US House backs campaign for improved Finucane inquiry
The US House of Representatives has passed a resolution calling on the British Government to set up a fully independent inquiry into the murder of Pat Finucane.
The move follows lobbying from the family of the Belfast solicitor, who was shot dead by loyalist paramilitaries in 1989.
There have long been allegations that the British security services helped the men who carried out the shooting.
The British Government has set up an inquiry, but the family are refusing to co-operate as certain evidence can still be kept secret.
They want a fully independent inquiry where all evidence can be assessed and witnesses compelled to testify.
On a vote of 364-34 with 25 members voting "present," the House accepted a resolution that demanded "the establishment of a full, independent and public judicial inquiry into the murder of Patrick Finucane."

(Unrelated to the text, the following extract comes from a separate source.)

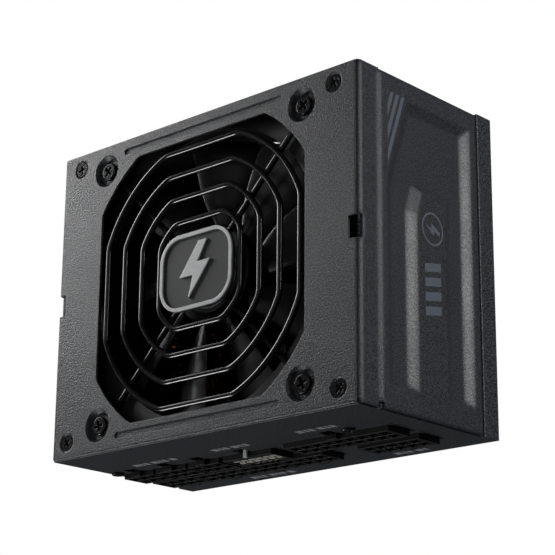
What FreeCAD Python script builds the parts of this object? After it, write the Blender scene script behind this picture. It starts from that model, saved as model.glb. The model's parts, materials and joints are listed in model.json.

It also urged the British government to scrap the 2005 Inquiries Act that allows it "to block scrutiny of state actions," under which a previous investigation into Finucane's death was carried out.
Republican U.S. Representative Chris Smith said the British government should "live up to its commitment as part of the Northern Ireland peace process to implement a public, independent, judicial inquiry into the murder of courageous human rights attorney and activist."
"The questions of police collusion surrounding his murder need to be answered," he said.
Democratic Representative Tom Lantos, chairman of the House foreign affairs committee, said: "The time to bring justice and put an end to this tragic matter is long past due."